Rep. Justin Amash (R-MI), the first Republican on Capitol Hill to call for impeachment proceedings against President Donald Trump, trails primary challenger State Rep. Jim Lower by a sizeable margin, according to a poll released Tuesday.
A Practical Political Consulting/MIRS poll shows Amash (33 percent) behind Lower (49 percent) by 16 percent. The poll was conducted between June 5th-9th and served 360 likely Republican voters. Amash’s other primary challenger, Army National Guardsman Tim Norton, was not included in the poll.
The poll comes amid a Politico report stating President Trump has discussed the possibility of backing an Amash primary challenger with Vice President Mike Pence, Rep. Mark Meadows (R-NC), and Republican National Committee (RNC) chairwoman Ronna McDaniel. However, no firm decision has been made on the matter.
The Michigan Republican shocked the Beltway when he accused President Trump of committing “impeachable” offenses stemming from special counsel Robert Mueller’s Russia report and claimed Attorney General William Barr misrepresented the special counsel’s key findings. Team Mueller found no criminal conspiracy occurred between the 2016 Trump campaign and Russia, and shortly after, Barr and Deputy Attorney General Rod Rosenstein determined that the president did not commit obstruction of justice during the sweeping investigation.
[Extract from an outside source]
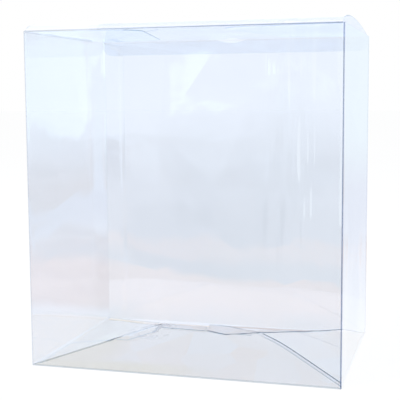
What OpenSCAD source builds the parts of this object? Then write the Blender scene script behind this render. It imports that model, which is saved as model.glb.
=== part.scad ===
// Clear folding box for keeping a packed toy figure from dust and knocks.
// One creased sheet of clear film: four walls, a self-locking bottom that
// springs up into a low roof, two dust flaps and a lid that tucks in behind.
// X runs to the right, Y towards the back wall, Z up. The origin is the
// middle of the footprint, on the surface that the box stands on.

/* [Box] */
// Width across the front, outside
box_w = 220; // [210:1:320]
// Depth from front to back, outside
box_d = 150; // [110:1:158]
// Height of the walls
box_h = 235; // [120:1:340]
// Outer radius of the four upright creases
crease_r = 0.9; // [0.8:0.1:2]

/* [Film] */
// Thickness of the clear film
film = 0.45; // [0.3:0.05:0.6]
// Clearance between layers of film that lie free of each other
layer_gap = 0.35; // [0.3:0.05:0.6]

/* [Glue seam] */
// Width of the glued strip down the inside of the back wall
seam_w = 17; // [10:1:30]
// Length of the slanted cut at each end of the glued strip
seam_slant = 5; // [2:1:12]
// Distance of the glued strip from the top and bottom edges
seam_inset = 2.5; // [1:0.5:8]

/* [Lid] */
// Height that the closed lid arches above the walls
lid_bow = 7; // [3:0.5:9]
// Depth of the flap that tucks in behind the back wall
tuck_len = 11; // [8:0.5:20]
// Lean of the tuck flap away from the back wall, in degrees
tuck_lean = 7; // [5:0.5:12]
// Radius of the tuck flap's lower corners
tuck_corner = 6; // [2:0.5:7]
// Bend radius where the lid turns down into the tuck flap
tuck_bend = 1.2; // [0.9:0.1:2]
// Radius of the folded bead that the lid turns on
bead_r = 0.4; // [0.35:0.05:0.6]

/* [Thumb cut] */
// Width of the shallow thumb cut in the back wall's top edge
thumb_w = 24; // [14:1:36]
// Depth of the thumb cut
thumb_depth = 2.5; // [1.5:0.5:6]

/* [Dust flaps] */
// Reach of each dust flap from its side wall, at the front
dust_reach = 84; // [45:1:84]
// Reach of each dust flap at its rear corner
dust_rear_reach = 60; // [30:1:75]
// Distance from the front wall to a dust flap's front edge
dust_front_gap = 3; // [1.5:0.5:8]
// Distance from the back wall to the rear end of a dust flap's crease
dust_rear_gap = 7; // [6:0.5:15]
// How far the free rear corner lies in front of the crease's rear end
dust_rear_cut = 24; // [8:1:40]
// Corner radius of the dust flaps
dust_corner = 14; // [4:1:20]
// Droop of the dust flaps below level, in degrees
dust_droop = 0.5; // [0.5:0.5:5]

/* [Locking bottom] */
// Height of the ridge where the bottom panels meet
ridge_h = 17; // [12:1:30]
// Reach past the ridge of the lap that lies on the facing panel, at its free end
lap_end = 8.5; // [5:0.5:10]
// Reach of the same lap at the lock's slit, in the middle of the ridge
lap_slit = 9.5; // [6:0.5:12]
// Reach past the ridge of the tongue under the facing panel, at the slit
tongue_slit = 7; // [5:0.5:9]
// Reach of the tongue at its tip
tongue_reach = 10.5; // [9:0.5:14]
// Distance of the tongue's tip from the slit
tongue_tip = 16; // [8:1:18]
// Reach of the tongue at the panel's glued end
tongue_end = 4; // [2.5:0.5:8]
// Lap of each long panel's free end over the side panel
end_lap = 6; // [4:0.5:10]
// Depth of the glued corner tab along the side wall
tab_depth = 62; // [20:1:62]
// Distance from the ridge to the glued corner tab
tab_stop = 30; // [15:1:40]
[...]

President Trump and top Republicans blasted Amash over his remarks, accusing him of being an attention-seeker with an unimpressive legislative track record to show for his four terms in Congress. “Never a fan of @justinamash, a total lightweight who opposes me and some of our great Republican ideas and policies just for the sake of getting his name out there through controversy,” the president tweeted last month. “If he actually read the biased Mueller Report, ‘composed’ by 18 Angry Dems who hated Trump, he would see that it was nevertheless strong on NO COLLUSION and, ultimately, NO OBSTRUCTION.”
“Justin is a loser who sadly plays right into our opponents [sic] hands!” he concluded.
On Monday evening, Amash resigned from the House Freedom Caucus, the conservative congressional group he helped start in 2015, after 30 of his now-former peers voted to condemn his remarks on impeachment.
“I have the highest regard for them and they’re my close friends,” he told CNN of the decision to leave. “I didn’t want to be a further distraction for the group.”